American multibillionaire Ken Griffin, who heads the international hedge fund Citadel, said at a Bloomberg event on Nov. 15 that the U.S. reliance on Taiwan for chips – and the Chinese reliance on U.S.-made technology for chips – meant policies made in Washington and Beijing could have wide-reaching consequences, including a real conflict.

“We are utterly, totally dependent upon the Taiwanese for modern semiconductors in America.

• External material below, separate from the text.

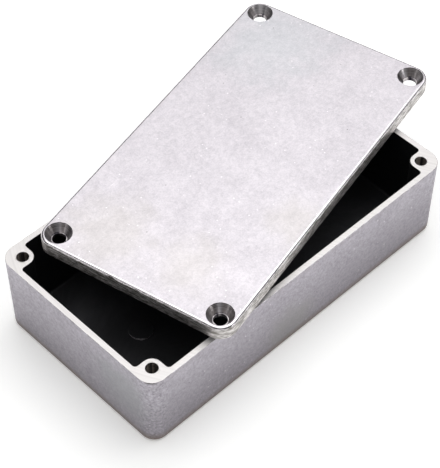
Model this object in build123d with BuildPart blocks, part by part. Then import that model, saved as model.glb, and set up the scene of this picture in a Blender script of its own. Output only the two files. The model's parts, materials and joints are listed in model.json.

Now, you could argue that by depriving the Chinese of access to semiconductors, we actually upped the ante of the risk that they seize Taiwan,” Griffin said, noting Beijing “could resort to other methods to secure this needed technology, if they so choose.”

“We’re playing with fire here,” Griffin added. “Let’s be very clear, if we lose access to Taiwanese semiconductors, the hit to U.S. GDP is probably an automatic 5 to 10%. It’s an immediate great depression.”

U.S.-China decoupling

The new U.S. policies are already causing shifts in the industry.

After years expanding operations in mainland China, the 91-year-old Chang last Tuesday broke ground on TSMC’s first new high-tech foundry in the United States in more than two decades. At the ceremony, he noted the “big geopolitical situation change” that was hitting the industry and creating two parallel chip industries.

“Globalization is almost dead, and free trade is almost dead,” Chang said at the new Phoenix, Arizona, TSMC plant. “A lot of people still wish they would come back, but I don’t think they will be back.”

Chang is also not the only one to reach that conclusion.

Former Australian Prime Minister Kevin Rudd, who now heads the Asia Society in the United States, told Eurasia Group founder Ian Bremmer at an event in New York last month the American export curbs would come to be seen as a critical moment in any U.S.-China decoupling.

“When the history is written of this period, the decision by the administration on the 7th of October to ban high-technology exports to China is a tipping point,” Rudd said. “It’s a central development, which we will look back on in the evolution of not just technological decoupling, but wider economic decoupling.”